* Begin *

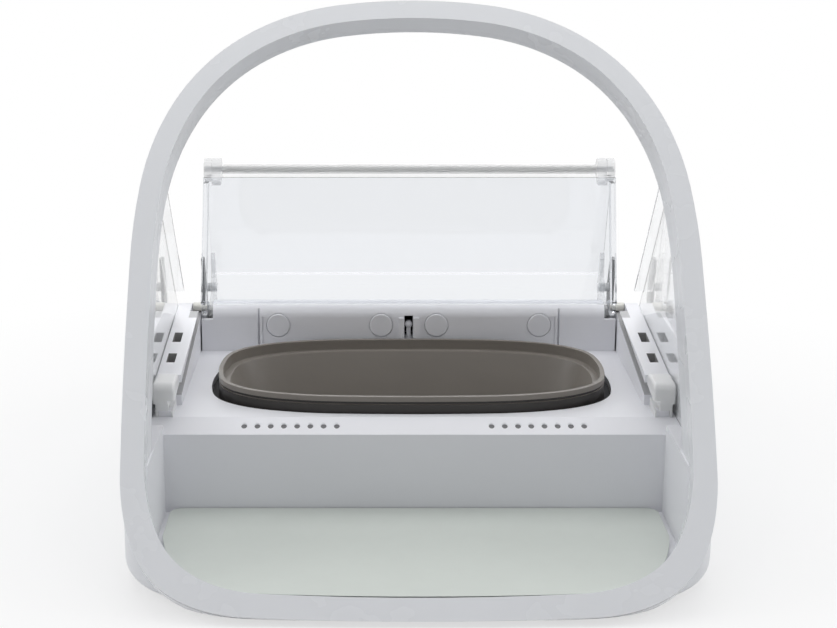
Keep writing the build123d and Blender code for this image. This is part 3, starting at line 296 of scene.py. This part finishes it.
def soft_rubber(name, colour, relief=0.35, dusty=0.05):
    """Rubber or silicone: soft grain with a little dust in it."""
    material, tree, shader = new_material(name)
    dust = noise(tree, scale=90, detail=5.0, roughness=0.65)
    tree.links.new(blend_colours(tree, dust, shade(colour, 1 - dusty), shade(colour, 1 + dusty)),
                   shader.inputs["Base Color"])
    tree.links.new(spread(tree, dust, (RUBBER_ROUGHNESS - 0.06, RUBBER_ROUGHNESS + 0.08)),
                   shader.inputs["Roughness"])
    shader.inputs["Specular IOR Level"].default_value = 0.3
    bump(tree, shader, noise(tree, scale=700, roughness=0.6), relief, 0.1 * MM)
    return material


def laminate(name, colour, track_colour):
    """Lacquered board: copper tracks show as paler bands under the lacquer."""
    material, tree, shader = new_material(name)
    bands = tree.nodes.new("ShaderNodeTexBrick")
    bands.inputs["Scale"].default_value = 420
    bands.inputs["Mortar Size"].default_value = 0.03
    bands.inputs["Color1"].default_value = (*colour, 1)
    bands.inputs["Color2"].default_value = (*shade(colour, 1.2), 1)
    bands.inputs["Mortar"].default_value = (*track_colour, 1)
    tree.links.new(own_place(tree), bands.inputs["Vector"])
    tree.links.new(bands.outputs["Color"], shader.inputs["Base Color"])
    shader.inputs["Roughness"].default_value = 0.28
    shader.inputs["Coat Weight"].default_value = 0.4
    bump(tree, shader, bands.outputs["Fac"], 0.2, 0.05 * MM)
    return material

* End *

**Problem to work on:**
Print the whole listing again, exactly.

**In response:**
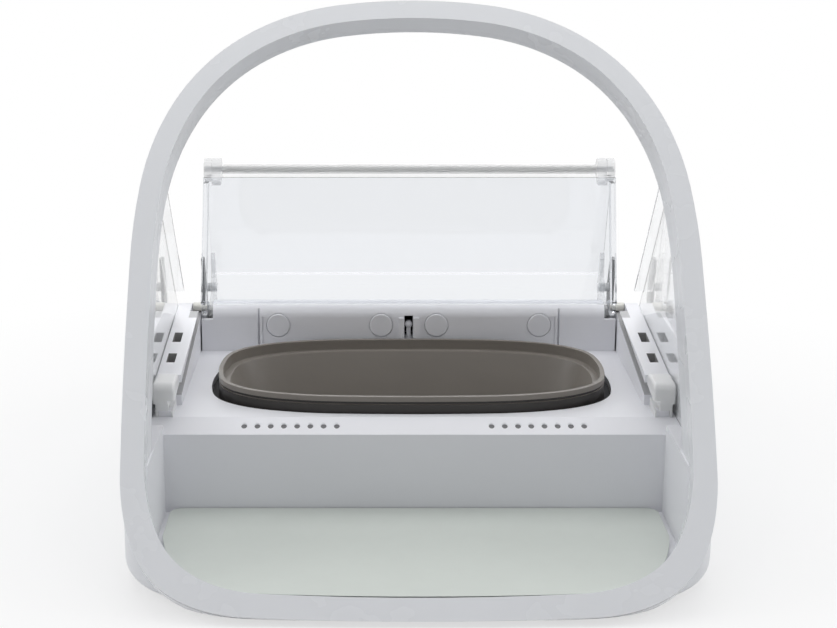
Keep writing the build123d and Blender code for this image. This is part 3, starting at line 296 of scene.py. This part finishes it.
def soft_rubber(name, colour, relief=0.35, dusty=0.05):
    """Rubber or silicone: soft grain with a little dust in it."""
    material, tree, shader = new_material(name)
    dust = noise(tree, scale=90, detail=5.0, roughness=0.65)
    tree.links.new(blend_colours(tree, dust, shade(colour, 1 - dusty), shade(colour, 1 + dusty)),
                   shader.inputs["Base Color"])
    tree.links.new(spread(tree, dust, (RUBBER_ROUGHNESS - 0.06, RUBBER_ROUGHNESS + 0.08)),
                   shader.inputs["Roughness"])
    shader.inputs["Specular IOR Level"].default_value = 0.3
    bump(tree, shader, noise(tree, scale=700, roughness=0.6), relief, 0.1 * MM)
    return material


def laminate(name, colour, track_colour):
    """Lacquered board: copper tracks show as paler bands under the lacquer."""
    material, tree, shader = new_material(name)
    bands = tree.nodes.new("ShaderNodeTexBrick")
    bands.inputs["Scale"].default_value = 420
    bands.inputs["Mortar Size"].default_value = 0.03
    bands.inputs["Color1"].default_value = (*colour, 1)
    bands.inputs["Color2"].default_value = (*shade(colour, 1.2), 1)
    bands.inputs["Mortar"].default_value = (*track_colour, 1)
    tree.links.new(own_place(tree), bands.inputs["Vector"])
    tree.links.new(bands.outputs["Color"], shader.inputs["Base Color"])
    shader.inputs["Roughness"].default_value = 0.28
    shader.inputs["Coat Weight"].default_value = 0.4
    bump(tree, shader, bands.outputs["Fac"], 0.2, 0.05 * MM)
    return material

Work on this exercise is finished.